Lorsque l'on étudie l'histoire d'une localité,
il est important d'en explorer tous les aspects, même ceux
qui nous paraissent anodins comme cette courte nouvelle, ils font
aussi quoiqu'en pensent les esprits chagrins partie de notre patrimoine
culturel.
La Tour de Nesle a son auteur Alexandre DUMAS, la tour de Montlhéry
a aussi le sien en la personne d'Auguste VILLIERS, le moins que
l'on puisse dire c'est que la nouvelle publiée dans l'ECHO
ARPAJONNAIS est du " grand art " en ayant bien soin de
définir le mot art.
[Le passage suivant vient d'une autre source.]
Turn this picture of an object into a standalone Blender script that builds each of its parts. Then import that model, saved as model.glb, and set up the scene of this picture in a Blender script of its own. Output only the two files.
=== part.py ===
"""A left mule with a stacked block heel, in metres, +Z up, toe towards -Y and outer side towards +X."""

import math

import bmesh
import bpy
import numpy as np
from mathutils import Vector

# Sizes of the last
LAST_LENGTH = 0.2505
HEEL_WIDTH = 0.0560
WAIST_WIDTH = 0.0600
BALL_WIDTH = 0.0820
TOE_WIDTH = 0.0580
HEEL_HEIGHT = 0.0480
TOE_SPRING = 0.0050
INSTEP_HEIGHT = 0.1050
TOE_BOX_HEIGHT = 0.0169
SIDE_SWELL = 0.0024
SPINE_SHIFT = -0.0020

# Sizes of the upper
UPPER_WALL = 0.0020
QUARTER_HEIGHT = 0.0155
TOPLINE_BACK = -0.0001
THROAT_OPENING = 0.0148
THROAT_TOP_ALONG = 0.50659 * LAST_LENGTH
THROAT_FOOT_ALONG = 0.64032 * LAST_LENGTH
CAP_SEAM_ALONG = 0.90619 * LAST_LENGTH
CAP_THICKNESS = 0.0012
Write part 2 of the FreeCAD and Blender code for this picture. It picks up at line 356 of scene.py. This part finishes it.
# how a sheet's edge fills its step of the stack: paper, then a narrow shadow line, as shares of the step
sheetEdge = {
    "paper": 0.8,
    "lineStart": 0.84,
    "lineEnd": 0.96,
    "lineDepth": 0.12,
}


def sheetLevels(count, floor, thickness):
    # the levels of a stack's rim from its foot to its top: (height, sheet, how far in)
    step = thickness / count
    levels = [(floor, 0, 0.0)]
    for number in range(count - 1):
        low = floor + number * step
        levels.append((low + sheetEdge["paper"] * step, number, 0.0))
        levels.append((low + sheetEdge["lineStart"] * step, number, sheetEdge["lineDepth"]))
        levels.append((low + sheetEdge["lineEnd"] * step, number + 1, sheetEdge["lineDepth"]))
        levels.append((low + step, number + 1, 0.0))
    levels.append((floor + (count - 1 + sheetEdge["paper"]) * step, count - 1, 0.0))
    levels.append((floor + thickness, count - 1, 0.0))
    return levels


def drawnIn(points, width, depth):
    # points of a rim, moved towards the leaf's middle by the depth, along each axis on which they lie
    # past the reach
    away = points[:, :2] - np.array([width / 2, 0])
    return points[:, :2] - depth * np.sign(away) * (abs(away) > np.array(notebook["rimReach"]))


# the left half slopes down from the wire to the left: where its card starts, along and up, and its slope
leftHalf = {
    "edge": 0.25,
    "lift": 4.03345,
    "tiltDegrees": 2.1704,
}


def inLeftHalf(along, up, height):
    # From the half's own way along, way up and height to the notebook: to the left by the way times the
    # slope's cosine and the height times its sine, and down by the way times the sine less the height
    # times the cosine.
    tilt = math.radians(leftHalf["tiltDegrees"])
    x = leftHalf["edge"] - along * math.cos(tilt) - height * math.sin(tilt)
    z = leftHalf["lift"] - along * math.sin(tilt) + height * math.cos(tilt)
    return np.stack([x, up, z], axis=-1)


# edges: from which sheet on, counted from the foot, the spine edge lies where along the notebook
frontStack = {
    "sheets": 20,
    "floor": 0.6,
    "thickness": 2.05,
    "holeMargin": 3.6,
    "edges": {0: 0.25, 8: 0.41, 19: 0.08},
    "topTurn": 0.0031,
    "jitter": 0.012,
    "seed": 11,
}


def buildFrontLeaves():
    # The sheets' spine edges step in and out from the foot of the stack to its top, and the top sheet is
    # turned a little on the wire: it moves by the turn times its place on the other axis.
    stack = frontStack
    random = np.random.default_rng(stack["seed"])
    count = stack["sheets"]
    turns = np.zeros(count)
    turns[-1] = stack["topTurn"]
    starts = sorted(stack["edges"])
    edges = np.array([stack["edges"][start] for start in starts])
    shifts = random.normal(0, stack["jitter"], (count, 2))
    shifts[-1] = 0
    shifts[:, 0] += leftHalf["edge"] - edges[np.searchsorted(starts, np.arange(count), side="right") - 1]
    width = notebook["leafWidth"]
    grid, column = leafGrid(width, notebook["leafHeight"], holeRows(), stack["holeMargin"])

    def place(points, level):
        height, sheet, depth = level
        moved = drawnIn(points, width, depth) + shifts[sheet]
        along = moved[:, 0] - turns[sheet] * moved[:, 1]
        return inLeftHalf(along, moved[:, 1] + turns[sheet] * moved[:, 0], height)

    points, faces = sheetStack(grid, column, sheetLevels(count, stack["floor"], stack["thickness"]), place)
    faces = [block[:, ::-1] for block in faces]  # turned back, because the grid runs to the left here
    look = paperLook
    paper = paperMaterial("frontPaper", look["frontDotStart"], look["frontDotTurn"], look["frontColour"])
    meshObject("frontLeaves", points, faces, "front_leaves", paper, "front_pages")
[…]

Ce court texte, que nous avons découvert
aux Archives Départementales de l'Essonne, est une image
assez fidèle de ce que les feuilletonistes du siècle
dernier écrivaient pour la presse. Il faut noter qu'à
cette époque tout journal qui se respectait publiait son
feuilleton. Celui que nous soumettons à votre perspicacité
en est un exemple que nous pouvons qualifier de typique. En effet,
nous trouvons un semblant de traîne historique, une intrigue
amoureuse, et en prime une fin mélodramatique telle que l'appréciaient
nos grands-mères.
Nous n'irons pas jusqu'à dénigrer ce type de littérature
populaire. Nous nous en amuserons simplement. Nous espérons
que vous avez comme nous savouré ce petit morceau de prose
en le replaçant dans le contexte de l'époque de sa
publication, à savoir la fin du XIXème siècle.